My (new) Ketchikan friend and I did a play together (in July, last month).
She is pretty and has long red curly hair (I think it’s naturally brown, but I digress). The first thing that you will notice about her is that she is pretty and has long, red curly hair. If you pay more attention, you will notice how thin she is but also curvy. If you takes notes, you will see that her clothes all look fabulous on her, even the ones that aren’t supposed to, and that overall she has a great figure.
The next thing you may notice is that she is talented (assuming you are in an audition room with her), followed by funny.
She’s the girl you love to hate, but you can’t because she is also not mean or arrogant. So if you’re threatened by her, too bad. You also have to like her. Life is hard.
She is the girl next door. She’ll go fishing with you and wear a hat while she does it. She probably loves going to baseball games and maybe even likes beer.
Honestly, I wrote her off as a face. By “wrote her off” I mean I casually assumed that we wouldn’t be actual friends. I didn’t dismiss her personhood, her ability to feel things or the fact that she has probably lost a pet in her life and it grieved her deeply.
Except that I did, a little bit, because I decided I didn’t want to be next to someone that strikingly pretty. You know, if I stand too close to the sun I get burnt. It sounds like I am throwing a pity party but I mean this totally truthfully. I don’t go unnoticed on the streets as an unattractive person, in fact, I’d say I get noticed as being attractive. BUT it’s not never gotten me into a club before everyone else, or frozen someone dead in their tracks or won me tickets. You get the picture- life isn’t fair, you learned that right? Well it’s not fair that some are fairer than others. But it is still the way it is.Would you disagree? And if you identify with one side of this equation (my side, in this case) you can empathize with how distracting, disheartening and downright disappointing it is to be Jessie Spano next to Kelly Kapowski. What’s worse: there’s an unspoken hierarchy in the world of women, and more than likely for men though it be different.
But we all fall somewhere on the attraction scale in any given circumstance.
There may be dispute over who ranks above who in the middle, but there is no question who is on top. You can remember her name from middle school RIGHT NOW.
This girl is that girl. The one at the top. As luck would have it, I sat on a couch with her and heard more of her story.
In addition to the fact that we have a good mutual friend, who was also in the play, my (guy) friend and coworker really likes her. So I have a vested interest in getting to know her better.
“Tell me about your life!
“Well, I mean, what would you like to know?” (This is how most getting-to-know-yous start with me. Or I say “So like what’s your story?! Which garners the same reaction).
She works in Alaska (which I obvi knew) because she wanted an adventure. Circumstances in her life took a major turn in LA, where she calls home, so it was good for her to get away for the summer season. We got into this in more detail which I won’t share here but it’s more than reason enough to seek out change of scenery.
“So what does your day-to-day life look like?”
“Well what I really like about my life there is that every day is so different.
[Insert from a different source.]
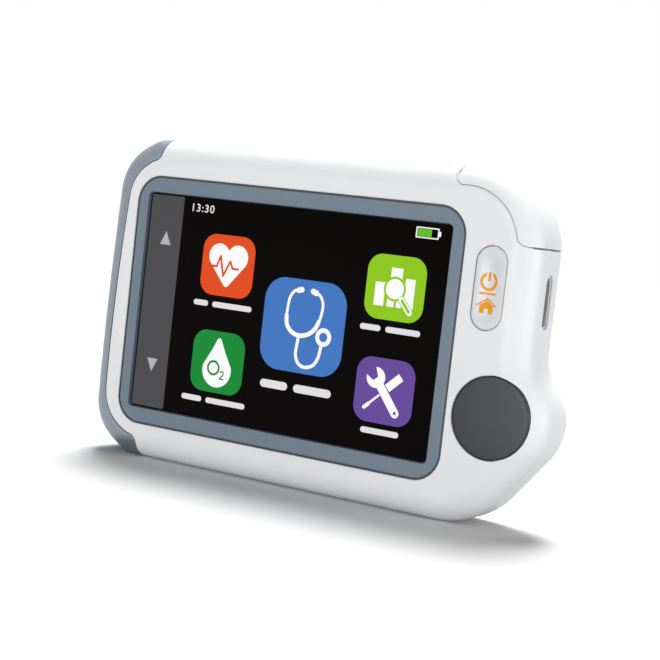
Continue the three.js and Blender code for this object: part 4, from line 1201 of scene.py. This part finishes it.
def soft_edged(solid):
    """Rounds the edges of a moulded soft part."""
    bevelled(solid, PAD_EDGE, 4)
    bpy.context.view_layer.update()
    depsgraph = bpy.context.evaluated_depsgraph_get()
    solid.data = bpy.data.meshes.new_from_object(solid.evaluated_get(depsgraph))
    solid.modifiers.clear()
    return solid


def node_box(node):
    """Lowest and highest corner of a CAD node, in millimetres."""
    return [[v / MM for v in corner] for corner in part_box(node)]


def window_hole(x, z, lean):
    """A round bar for a window's hole, leaning from straight up towards +X."""
    hole = bar(0, 0, WINDOW_RADIUS + WINDOW_GAP, -OVERRUN * 2, OVERRUN * 2)
    middle = Matrix.Translation((x, sum(PAD_DEPTH) / 2, z))
    hole.data.transform(middle @ Matrix.Rotation(lean, 4, "Y") @ Matrix.Rotation(QUARTER, 4, "X"))
    return hole


def cover_pad():
    outside = UPPER_RIGHT_RADIUS - COVER_WALL - SEAT_GAP
    outer = arc(CORNER_X, CORNER_Z, outside, PAD_FROM, PAD_TO)
    inner = arc(CORNER_X, CORNER_Z, outside - PAD_THICKNESS, PAD_TO, PAD_FROM)
    middle = (PAD_FROM + PAD_TO) / 2
    x, z = CORNER_X + outside * cos(middle), CORNER_Z + outside * sin(middle)
    return soft_edged(without(prism(outer + inner, *PAD_DEPTH), window_hole(x, z, QUARTER - middle)))


def base_pad():
    (left, _, low), (right, _, high) = node_box("base_pad")
    pad = box((left, right), PAD_DEPTH, (low, high))
    return soft_edged(without(pad, window_hole((left + right) / 2, low, 0)))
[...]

When I finish a project, I move on to a whole different thing.”
“But what are the staples of your day in LA?”
“I love it. I live downtown by myself. I’m in walking distance of so many places I like” (forgive me, this isn’t verbatim but it is the detail of what she said without the exact packaging).
“So what does work look like for you?”
“I wake up each morning and submit.” “Then I usually go to auditions. I also teach (I can’t remember but I think she teaches something).”
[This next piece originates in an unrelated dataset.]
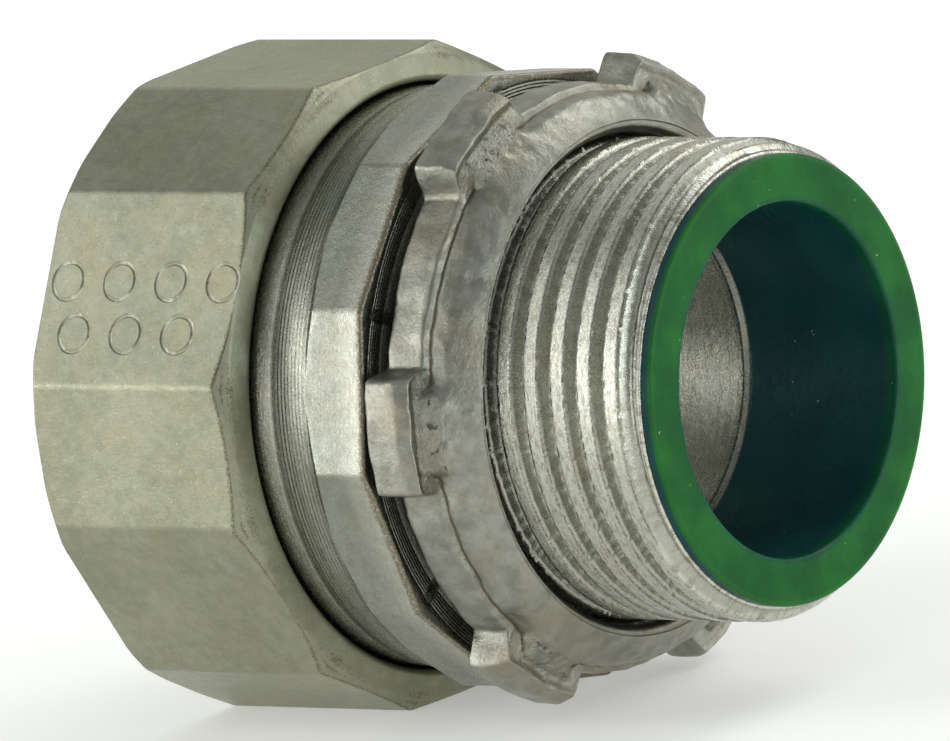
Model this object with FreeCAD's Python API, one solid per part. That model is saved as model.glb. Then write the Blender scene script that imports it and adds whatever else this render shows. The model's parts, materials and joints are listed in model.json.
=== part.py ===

“I usually get more modeling work than acting work, but I do get some commercials.”
OK, booking work. We’ve made it to The Sorting Ceremony, the fork in the road. She’s talking about “her work.”
Is she a diva, is she cool but still not someone I can relate to, or is she human (by my standards?) Gryffindor, Slytherin, or one of the other ones? This is the part where you think I’m a jerk, and I don’t blame you, but it’s honest.
She went into a story about how she arrived to LA, looking for work.
I got in a car accident and broke my arm. I went to an audition and I got a callback even though I really didn’t think I would get the part, and it was the best thing that ever happened. We worked so hard and we put the show up and it ran over for over (insert shocking amount of time longer than expected, to sold out crowds). It was a show that involved creative movement and choreography, but involved a deeper empathy with a message.
But before that, she told me about her “aha moment” when she was at a shoot for a car commercial. Her job was literally to sit in a car, next to a man and be a pretty face. She sat there for hours. She had this moment where she looked over at the guy next to her and thought “Is this it?”
And it came into focus. She became a picture of a person who resides inside of a beautiful body.
It’s lucky for the person she is, that she can reside in such a beautiful specimen of a body, but it belies her in more ways than one.
I left the conversation feeling like a jerk, feeling inspired, and being reminded that beautiful people can live inside beautiful bodies. And there’s enough beauty to go around.